◆ DATASET CONTENT ◆
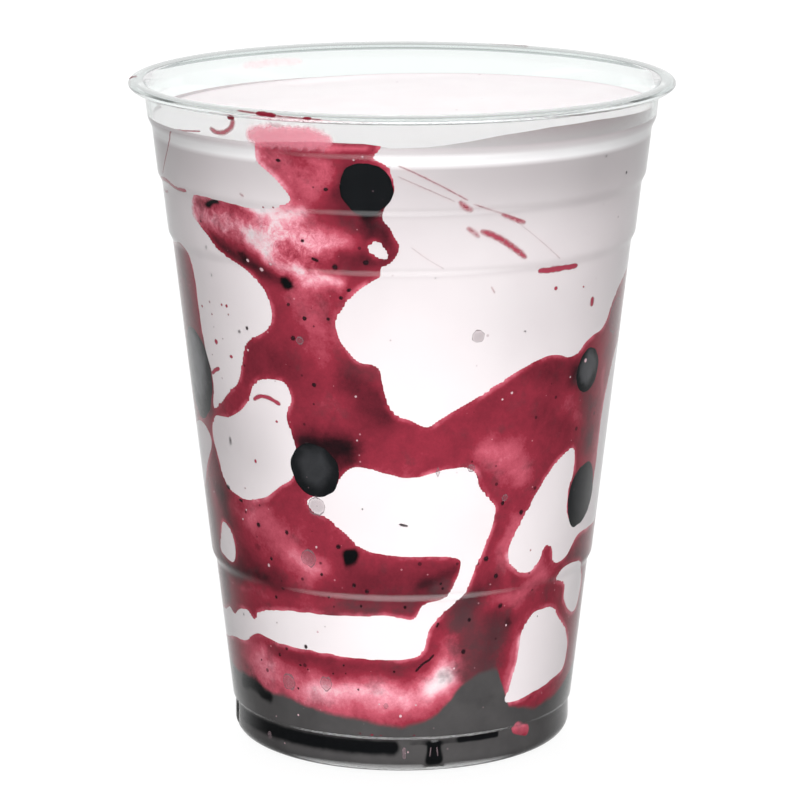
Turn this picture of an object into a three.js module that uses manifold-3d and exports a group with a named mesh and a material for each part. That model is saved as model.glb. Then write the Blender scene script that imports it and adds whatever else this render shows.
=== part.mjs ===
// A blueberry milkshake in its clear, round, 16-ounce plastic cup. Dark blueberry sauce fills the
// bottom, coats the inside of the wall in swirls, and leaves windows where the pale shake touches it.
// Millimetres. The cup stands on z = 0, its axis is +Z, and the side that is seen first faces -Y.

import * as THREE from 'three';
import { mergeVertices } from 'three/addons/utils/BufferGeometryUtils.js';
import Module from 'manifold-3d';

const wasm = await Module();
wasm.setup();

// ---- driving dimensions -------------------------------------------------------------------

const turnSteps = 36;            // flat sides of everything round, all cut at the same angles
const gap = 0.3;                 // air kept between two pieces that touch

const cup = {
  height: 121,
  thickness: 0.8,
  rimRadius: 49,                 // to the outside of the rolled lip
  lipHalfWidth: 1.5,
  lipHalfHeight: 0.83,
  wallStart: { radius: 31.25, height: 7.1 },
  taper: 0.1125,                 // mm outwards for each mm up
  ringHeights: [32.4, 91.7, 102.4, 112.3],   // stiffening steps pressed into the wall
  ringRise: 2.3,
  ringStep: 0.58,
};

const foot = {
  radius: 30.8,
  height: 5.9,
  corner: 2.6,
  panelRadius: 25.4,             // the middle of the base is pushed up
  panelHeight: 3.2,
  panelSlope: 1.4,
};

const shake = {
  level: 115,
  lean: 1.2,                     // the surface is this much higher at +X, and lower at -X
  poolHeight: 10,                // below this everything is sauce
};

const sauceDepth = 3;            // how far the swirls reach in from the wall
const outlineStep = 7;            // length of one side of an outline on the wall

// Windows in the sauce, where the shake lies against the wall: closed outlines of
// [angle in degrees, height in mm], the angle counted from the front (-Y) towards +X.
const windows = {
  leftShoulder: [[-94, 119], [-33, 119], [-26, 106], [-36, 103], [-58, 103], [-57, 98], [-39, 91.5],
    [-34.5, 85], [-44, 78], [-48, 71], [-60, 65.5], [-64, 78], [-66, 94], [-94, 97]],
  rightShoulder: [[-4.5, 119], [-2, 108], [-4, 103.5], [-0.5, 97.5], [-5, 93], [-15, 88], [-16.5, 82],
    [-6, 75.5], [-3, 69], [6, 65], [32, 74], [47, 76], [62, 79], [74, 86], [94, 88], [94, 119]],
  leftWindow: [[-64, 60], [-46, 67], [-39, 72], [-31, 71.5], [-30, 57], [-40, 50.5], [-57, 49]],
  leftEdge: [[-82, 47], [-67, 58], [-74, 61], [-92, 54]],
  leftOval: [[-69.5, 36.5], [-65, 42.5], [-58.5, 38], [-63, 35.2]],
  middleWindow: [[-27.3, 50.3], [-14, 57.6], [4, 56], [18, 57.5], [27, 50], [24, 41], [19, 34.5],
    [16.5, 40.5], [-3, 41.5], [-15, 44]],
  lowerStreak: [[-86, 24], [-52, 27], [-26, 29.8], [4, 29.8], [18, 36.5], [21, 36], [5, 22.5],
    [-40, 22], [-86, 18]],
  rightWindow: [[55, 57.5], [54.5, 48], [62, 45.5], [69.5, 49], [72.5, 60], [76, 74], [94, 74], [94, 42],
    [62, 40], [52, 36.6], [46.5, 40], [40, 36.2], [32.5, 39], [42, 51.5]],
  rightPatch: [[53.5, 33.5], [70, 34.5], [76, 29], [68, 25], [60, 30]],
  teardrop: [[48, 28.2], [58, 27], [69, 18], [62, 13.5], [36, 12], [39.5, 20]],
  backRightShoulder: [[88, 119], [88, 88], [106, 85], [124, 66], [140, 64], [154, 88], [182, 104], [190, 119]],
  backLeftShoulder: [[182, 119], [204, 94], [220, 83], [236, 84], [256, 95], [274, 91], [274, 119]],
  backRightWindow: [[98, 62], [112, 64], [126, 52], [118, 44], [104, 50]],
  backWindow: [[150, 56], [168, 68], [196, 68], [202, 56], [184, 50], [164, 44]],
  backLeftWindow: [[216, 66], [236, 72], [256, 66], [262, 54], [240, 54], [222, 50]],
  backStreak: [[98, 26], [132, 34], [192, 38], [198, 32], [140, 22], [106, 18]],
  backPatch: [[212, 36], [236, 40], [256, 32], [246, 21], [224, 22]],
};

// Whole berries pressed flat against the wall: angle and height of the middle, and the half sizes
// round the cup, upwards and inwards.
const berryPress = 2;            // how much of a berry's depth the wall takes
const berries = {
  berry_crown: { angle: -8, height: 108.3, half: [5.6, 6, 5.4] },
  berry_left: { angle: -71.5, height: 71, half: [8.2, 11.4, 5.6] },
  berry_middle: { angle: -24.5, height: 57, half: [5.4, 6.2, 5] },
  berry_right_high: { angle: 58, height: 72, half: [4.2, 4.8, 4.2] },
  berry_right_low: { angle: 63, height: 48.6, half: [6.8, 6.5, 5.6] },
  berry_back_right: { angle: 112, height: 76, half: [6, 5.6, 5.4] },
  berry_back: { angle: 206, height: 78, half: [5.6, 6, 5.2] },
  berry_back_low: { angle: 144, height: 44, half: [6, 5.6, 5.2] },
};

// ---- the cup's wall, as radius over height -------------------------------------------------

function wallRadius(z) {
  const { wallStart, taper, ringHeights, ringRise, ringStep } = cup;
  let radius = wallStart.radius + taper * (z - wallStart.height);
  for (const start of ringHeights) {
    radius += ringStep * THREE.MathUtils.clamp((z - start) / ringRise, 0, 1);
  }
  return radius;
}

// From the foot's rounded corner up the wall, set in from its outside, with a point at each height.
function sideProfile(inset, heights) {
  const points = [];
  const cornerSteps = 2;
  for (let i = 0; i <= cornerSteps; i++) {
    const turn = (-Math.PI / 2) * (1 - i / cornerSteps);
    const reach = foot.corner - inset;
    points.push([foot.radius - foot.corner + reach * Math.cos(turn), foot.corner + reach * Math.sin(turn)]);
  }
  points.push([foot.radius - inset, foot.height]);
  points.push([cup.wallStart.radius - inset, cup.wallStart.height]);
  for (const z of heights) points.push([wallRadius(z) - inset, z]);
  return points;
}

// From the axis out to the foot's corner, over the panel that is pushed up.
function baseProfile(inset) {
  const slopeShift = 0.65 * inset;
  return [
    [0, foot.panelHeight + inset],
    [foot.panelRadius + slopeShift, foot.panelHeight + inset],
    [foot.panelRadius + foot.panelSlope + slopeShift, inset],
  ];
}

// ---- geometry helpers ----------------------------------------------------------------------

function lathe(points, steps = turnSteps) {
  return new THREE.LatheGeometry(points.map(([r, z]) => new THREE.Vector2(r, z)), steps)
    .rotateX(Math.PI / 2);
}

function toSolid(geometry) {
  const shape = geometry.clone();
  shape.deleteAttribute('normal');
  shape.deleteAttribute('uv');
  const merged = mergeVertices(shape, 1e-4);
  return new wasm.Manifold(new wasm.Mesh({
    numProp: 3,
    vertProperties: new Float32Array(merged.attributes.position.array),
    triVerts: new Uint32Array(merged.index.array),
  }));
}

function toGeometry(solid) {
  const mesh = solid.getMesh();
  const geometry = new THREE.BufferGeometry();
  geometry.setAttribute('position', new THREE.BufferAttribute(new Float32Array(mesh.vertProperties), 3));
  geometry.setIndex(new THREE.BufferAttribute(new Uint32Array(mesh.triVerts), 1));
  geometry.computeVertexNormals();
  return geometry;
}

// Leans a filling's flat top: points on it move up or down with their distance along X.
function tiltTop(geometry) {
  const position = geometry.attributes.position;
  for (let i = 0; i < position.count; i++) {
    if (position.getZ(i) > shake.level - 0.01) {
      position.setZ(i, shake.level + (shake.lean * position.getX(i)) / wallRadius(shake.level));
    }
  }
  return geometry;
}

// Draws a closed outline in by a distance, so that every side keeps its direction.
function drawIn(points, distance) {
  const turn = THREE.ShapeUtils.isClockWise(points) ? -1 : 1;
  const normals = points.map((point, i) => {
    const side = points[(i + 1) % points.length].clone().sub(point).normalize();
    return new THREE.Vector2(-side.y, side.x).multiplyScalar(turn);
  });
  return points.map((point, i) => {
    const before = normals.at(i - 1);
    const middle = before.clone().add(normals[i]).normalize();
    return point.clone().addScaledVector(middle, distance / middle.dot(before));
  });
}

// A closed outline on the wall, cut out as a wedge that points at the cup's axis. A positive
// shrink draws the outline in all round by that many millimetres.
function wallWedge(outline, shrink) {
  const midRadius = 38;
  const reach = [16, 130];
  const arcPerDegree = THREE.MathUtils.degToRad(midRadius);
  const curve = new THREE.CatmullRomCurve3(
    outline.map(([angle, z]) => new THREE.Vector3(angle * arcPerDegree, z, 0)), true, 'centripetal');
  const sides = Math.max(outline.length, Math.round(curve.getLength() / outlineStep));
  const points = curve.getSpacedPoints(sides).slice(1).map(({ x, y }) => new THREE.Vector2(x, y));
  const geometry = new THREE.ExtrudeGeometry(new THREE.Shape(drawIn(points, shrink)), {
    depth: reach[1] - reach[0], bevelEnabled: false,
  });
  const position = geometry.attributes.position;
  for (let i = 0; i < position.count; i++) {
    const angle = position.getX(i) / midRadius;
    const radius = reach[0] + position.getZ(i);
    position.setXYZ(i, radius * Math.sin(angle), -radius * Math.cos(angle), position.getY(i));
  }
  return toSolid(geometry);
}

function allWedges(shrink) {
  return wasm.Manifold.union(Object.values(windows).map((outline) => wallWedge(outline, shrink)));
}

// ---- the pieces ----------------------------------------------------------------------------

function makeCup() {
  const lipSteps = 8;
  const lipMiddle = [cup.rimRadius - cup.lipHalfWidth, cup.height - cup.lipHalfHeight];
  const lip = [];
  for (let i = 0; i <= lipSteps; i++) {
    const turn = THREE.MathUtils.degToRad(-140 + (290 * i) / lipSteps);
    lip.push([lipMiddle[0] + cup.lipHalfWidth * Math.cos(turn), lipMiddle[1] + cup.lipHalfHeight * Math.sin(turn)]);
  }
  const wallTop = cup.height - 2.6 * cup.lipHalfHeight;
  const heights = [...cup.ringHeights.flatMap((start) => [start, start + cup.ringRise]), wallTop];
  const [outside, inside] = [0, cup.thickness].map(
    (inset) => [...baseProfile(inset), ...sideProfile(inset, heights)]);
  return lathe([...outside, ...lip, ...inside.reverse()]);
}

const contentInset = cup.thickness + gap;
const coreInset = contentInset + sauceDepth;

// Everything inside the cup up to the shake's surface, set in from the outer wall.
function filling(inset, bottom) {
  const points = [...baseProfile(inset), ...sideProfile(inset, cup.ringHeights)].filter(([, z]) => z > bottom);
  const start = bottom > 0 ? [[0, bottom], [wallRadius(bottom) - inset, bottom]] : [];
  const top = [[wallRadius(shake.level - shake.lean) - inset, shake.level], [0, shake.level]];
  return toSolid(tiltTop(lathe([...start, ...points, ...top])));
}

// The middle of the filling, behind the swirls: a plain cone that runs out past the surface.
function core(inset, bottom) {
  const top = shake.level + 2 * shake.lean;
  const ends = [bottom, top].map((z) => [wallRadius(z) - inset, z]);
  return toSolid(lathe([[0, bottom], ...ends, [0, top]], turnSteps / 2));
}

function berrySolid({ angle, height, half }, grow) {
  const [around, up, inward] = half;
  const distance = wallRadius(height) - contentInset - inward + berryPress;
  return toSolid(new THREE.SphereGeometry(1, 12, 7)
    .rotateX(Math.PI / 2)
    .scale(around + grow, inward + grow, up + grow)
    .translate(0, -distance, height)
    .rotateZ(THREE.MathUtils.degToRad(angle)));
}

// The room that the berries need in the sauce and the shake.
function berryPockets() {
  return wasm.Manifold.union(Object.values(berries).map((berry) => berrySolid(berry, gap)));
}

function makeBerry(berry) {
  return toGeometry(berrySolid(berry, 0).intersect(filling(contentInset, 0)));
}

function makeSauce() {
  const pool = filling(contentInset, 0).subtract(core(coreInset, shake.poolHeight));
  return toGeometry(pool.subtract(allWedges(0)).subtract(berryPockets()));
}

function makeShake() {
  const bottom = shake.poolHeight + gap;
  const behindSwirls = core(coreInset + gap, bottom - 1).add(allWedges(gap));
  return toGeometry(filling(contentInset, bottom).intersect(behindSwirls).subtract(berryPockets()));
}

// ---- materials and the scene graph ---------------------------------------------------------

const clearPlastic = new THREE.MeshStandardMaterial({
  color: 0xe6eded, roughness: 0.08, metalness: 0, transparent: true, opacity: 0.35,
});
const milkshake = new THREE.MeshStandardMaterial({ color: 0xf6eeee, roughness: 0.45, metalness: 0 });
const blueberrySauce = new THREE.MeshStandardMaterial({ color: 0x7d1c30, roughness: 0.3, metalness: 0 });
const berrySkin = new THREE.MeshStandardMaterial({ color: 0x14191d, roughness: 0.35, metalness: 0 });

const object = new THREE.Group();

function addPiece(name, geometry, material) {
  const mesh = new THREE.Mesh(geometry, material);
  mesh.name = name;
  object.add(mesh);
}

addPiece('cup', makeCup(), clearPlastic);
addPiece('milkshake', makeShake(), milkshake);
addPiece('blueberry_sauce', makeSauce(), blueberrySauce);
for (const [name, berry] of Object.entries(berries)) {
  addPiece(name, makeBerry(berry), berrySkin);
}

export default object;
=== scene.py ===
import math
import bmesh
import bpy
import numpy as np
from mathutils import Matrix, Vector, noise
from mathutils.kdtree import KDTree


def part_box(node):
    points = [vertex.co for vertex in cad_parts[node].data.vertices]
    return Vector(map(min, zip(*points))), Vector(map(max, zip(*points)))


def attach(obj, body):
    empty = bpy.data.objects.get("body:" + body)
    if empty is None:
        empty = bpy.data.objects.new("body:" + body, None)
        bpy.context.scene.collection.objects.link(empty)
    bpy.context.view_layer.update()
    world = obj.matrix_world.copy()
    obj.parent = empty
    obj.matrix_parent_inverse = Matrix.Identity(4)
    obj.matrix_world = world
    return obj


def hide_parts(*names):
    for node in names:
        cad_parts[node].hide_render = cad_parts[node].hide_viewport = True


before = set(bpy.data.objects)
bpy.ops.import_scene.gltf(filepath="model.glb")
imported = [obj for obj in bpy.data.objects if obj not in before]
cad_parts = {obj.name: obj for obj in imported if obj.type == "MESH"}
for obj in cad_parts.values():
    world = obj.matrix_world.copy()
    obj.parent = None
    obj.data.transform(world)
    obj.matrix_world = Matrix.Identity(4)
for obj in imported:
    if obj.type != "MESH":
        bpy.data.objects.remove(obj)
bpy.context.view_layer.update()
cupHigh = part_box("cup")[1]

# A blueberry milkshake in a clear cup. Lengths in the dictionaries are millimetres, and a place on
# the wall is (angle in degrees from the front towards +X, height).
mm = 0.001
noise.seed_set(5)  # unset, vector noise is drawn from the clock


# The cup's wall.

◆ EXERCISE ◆
Nothing beyond the lines starting at the line containing "const object = new THREE.Group();" and ending at the line containing "obj.parent = None" is to be reproduced; reproduce those lines exactly, both ends included.

◆ OUTPUT OF THE TASK ◆
const object = new THREE.Group();

function addPiece(name, geometry, material) {
  const mesh = new THREE.Mesh(geometry, material);
  mesh.name = name;
  object.add(mesh);
}

addPiece('cup', makeCup(), clearPlastic);
addPiece('milkshake', makeShake(), milkshake);
addPiece('blueberry_sauce', makeSauce(), blueberrySauce);
for (const [name, berry] of Object.entries(berries)) {
  addPiece(name, makeBerry(berry), berrySkin);
}

export default object;
=== scene.py ===
import math
import bmesh
import bpy
import numpy as np
from mathutils import Matrix, Vector, noise
from mathutils.kdtree import KDTree


def part_box(node):
    points = [vertex.co for vertex in cad_parts[node].data.vertices]
    return Vector(map(min, zip(*points))), Vector(map(max, zip(*points)))


def attach(obj, body):
    empty = bpy.data.objects.get("body:" + body)
    if empty is None:
        empty = bpy.data.objects.new("body:" + body, None)
        bpy.context.scene.collection.objects.link(empty)
    bpy.context.view_layer.update()
    world = obj.matrix_world.copy()
    obj.parent = empty
    obj.matrix_parent_inverse = Matrix.Identity(4)
    obj.matrix_world = world
    return obj


def hide_parts(*names):
    for node in names:
        cad_parts[node].hide_render = cad_parts[node].hide_viewport = True


before = set(bpy.data.objects)
bpy.ops.import_scene.gltf(filepath="model.glb")
imported = [obj for obj in bpy.data.objects if obj not in before]
cad_parts = {obj.name: obj for obj in imported if obj.type == "MESH"}
for obj in cad_parts.values():
    world = obj.matrix_world.copy()
    obj.parent = None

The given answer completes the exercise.